The Reserve Bank of Australia (RBA) held interest rates steady at record low 1.5 percent on Tuesday, as expected, and appeared to signal it would remain on hold for some time.
The RBA said that it expected the economy Down Under would grow around 3 percent annually for "the next couple of years" and that inflation would pick up to above its 2 percent target over the course of this year.
"There is no longer an expectation of further monetary easing in other major economies," the statement on Tuesday said. "The board judged that holding the stance of policy unchanged at this meeting would be consistent with sustainable growth in the economy and achieving the inflation target over time."

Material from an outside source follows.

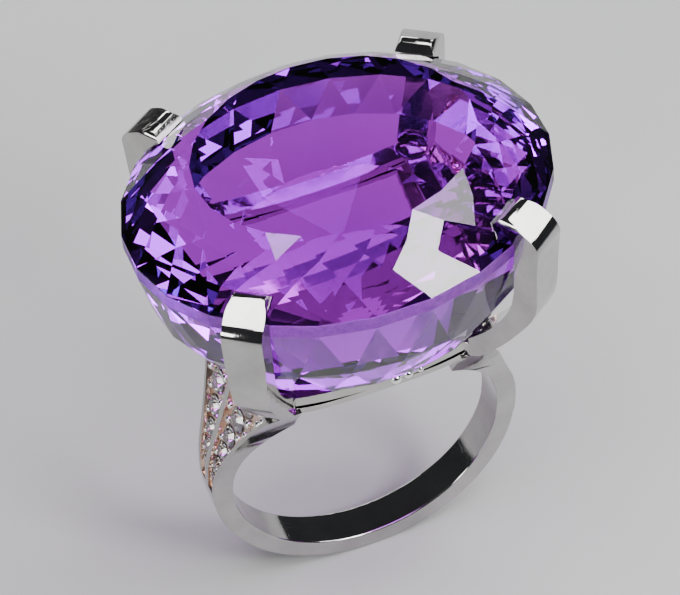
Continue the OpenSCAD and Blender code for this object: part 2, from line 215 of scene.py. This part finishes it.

Analysts read that as a signal the central bank wouldn't be cutting rates anytime soon.
"This is very clearly a message from a central bank that does not want to cut interest rates any further," Paul Bloxham, chief economist for Australia and New Zealand at HSBC, told CNBC's "Street Signs" on Tuesday after the decision."
"We think the RBA is unlikely to cut interest rates any further and indeed, we think the next move for the RBA is more likely to be up than down, although not until 2018," he said.
Expectations interest rates were at their nadir would likely support the Australian dollar, which climbed as high as $0.7675 after the decision, compared with around as low as $0.7637 just before the announcement.
The decision to remain on hold came even as inflation remained sluggish. For the October-to-December quarter, data released in late January showed inflation Down Under was 1.5 percent on-year, slightly lower than expected, and still below the central bank's 2 percent target..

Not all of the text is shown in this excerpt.